[BEGIN]
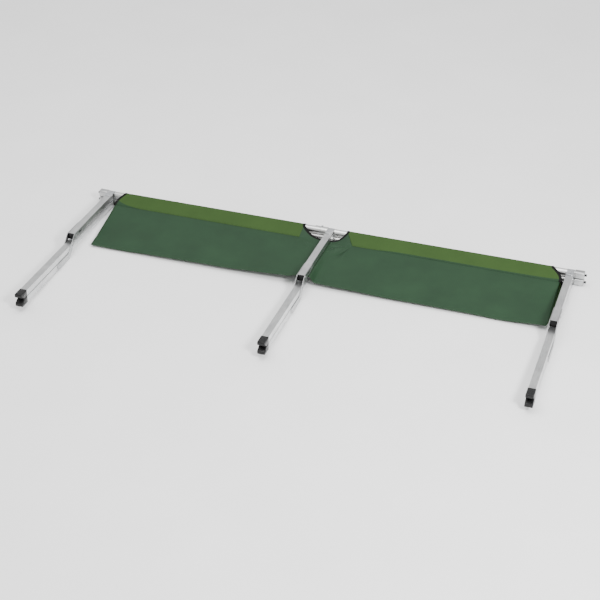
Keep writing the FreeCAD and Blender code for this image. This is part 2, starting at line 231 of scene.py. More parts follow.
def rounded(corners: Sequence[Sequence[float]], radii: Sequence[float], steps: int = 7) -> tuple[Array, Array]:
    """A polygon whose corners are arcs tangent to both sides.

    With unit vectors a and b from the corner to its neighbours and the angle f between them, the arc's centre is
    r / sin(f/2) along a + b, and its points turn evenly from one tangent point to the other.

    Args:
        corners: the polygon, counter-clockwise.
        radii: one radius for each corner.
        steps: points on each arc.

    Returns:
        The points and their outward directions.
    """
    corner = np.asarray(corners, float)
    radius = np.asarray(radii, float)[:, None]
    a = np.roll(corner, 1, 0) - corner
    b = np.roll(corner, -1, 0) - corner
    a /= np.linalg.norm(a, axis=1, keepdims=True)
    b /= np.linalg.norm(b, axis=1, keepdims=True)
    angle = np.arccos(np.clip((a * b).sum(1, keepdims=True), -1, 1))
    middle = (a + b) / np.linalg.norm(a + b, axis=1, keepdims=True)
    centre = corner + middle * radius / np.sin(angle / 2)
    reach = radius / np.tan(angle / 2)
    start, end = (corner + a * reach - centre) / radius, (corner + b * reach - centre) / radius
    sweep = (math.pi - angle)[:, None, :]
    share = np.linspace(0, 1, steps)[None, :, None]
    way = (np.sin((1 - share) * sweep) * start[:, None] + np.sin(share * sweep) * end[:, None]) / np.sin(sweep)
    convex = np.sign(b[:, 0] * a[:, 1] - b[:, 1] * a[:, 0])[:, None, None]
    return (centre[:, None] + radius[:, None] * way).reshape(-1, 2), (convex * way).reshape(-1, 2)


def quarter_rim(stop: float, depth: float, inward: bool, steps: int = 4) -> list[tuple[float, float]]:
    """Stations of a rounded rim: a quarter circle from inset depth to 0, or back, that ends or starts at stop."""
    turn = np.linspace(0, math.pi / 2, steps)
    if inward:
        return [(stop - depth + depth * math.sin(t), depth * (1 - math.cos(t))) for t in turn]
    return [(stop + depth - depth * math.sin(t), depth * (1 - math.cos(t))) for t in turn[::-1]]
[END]
TASK GOAL: Return what is listed above, exactly and completely.

REPLY:
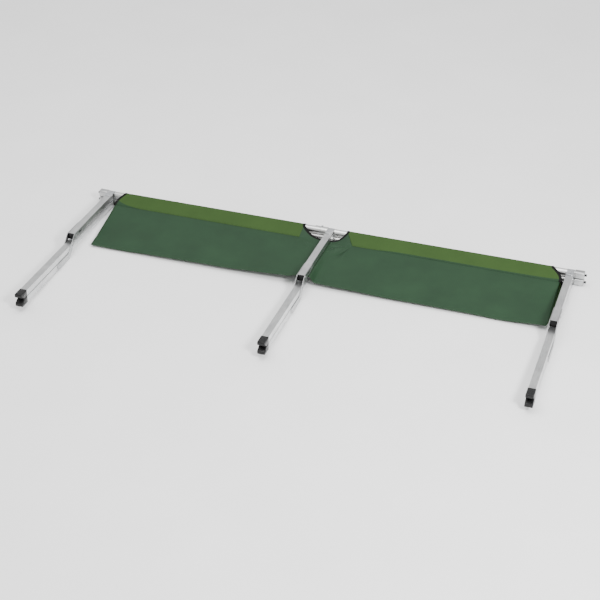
Keep writing the FreeCAD and Blender code for this image. This is part 2, starting at line 231 of scene.py. More parts follow.
def rounded(corners: Sequence[Sequence[float]], radii: Sequence[float], steps: int = 7) -> tuple[Array, Array]:
    """A polygon whose corners are arcs tangent to both sides.

    With unit vectors a and b from the corner to its neighbours and the angle f between them, the arc's centre is
    r / sin(f/2) along a + b, and its points turn evenly from one tangent point to the other.

    Args:
        corners: the polygon, counter-clockwise.
        radii: one radius for each corner.
        steps: points on each arc.

    Returns:
        The points and their outward directions.
    """
    corner = np.asarray(corners, float)
    radius = np.asarray(radii, float)[:, None]
    a = np.roll(corner, 1, 0) - corner
    b = np.roll(corner, -1, 0) - corner
    a /= np.linalg.norm(a, axis=1, keepdims=True)
    b /= np.linalg.norm(b, axis=1, keepdims=True)
    angle = np.arccos(np.clip((a * b).sum(1, keepdims=True), -1, 1))
    middle = (a + b) / np.linalg.norm(a + b, axis=1, keepdims=True)
    centre = corner + middle * radius / np.sin(angle / 2)
    reach = radius / np.tan(angle / 2)
    start, end = (corner + a * reach - centre) / radius, (corner + b * reach - centre) / radius
    sweep = (math.pi - angle)[:, None, :]
    share = np.linspace(0, 1, steps)[None, :, None]
    way = (np.sin((1 - share) * sweep) * start[:, None] + np.sin(share * sweep) * end[:, None]) / np.sin(sweep)
    convex = np.sign(b[:, 0] * a[:, 1] - b[:, 1] * a[:, 0])[:, None, None]
    return (centre[:, None] + radius[:, None] * way).reshape(-1, 2), (convex * way).reshape(-1, 2)


def quarter_rim(stop: float, depth: float, inward: bool, steps: int = 4) -> list[tuple[float, float]]:
    """Stations of a rounded rim: a quarter circle from inset depth to 0, or back, that ends or starts at stop."""
    turn = np.linspace(0, math.pi / 2, steps)
    if inward:
        return [(stop - depth + depth * math.sin(t), depth * (1 - math.cos(t))) for t in turn]
    return [(stop + depth - depth * math.sin(t), depth * (1 - math.cos(t))) for t in turn[::-1]]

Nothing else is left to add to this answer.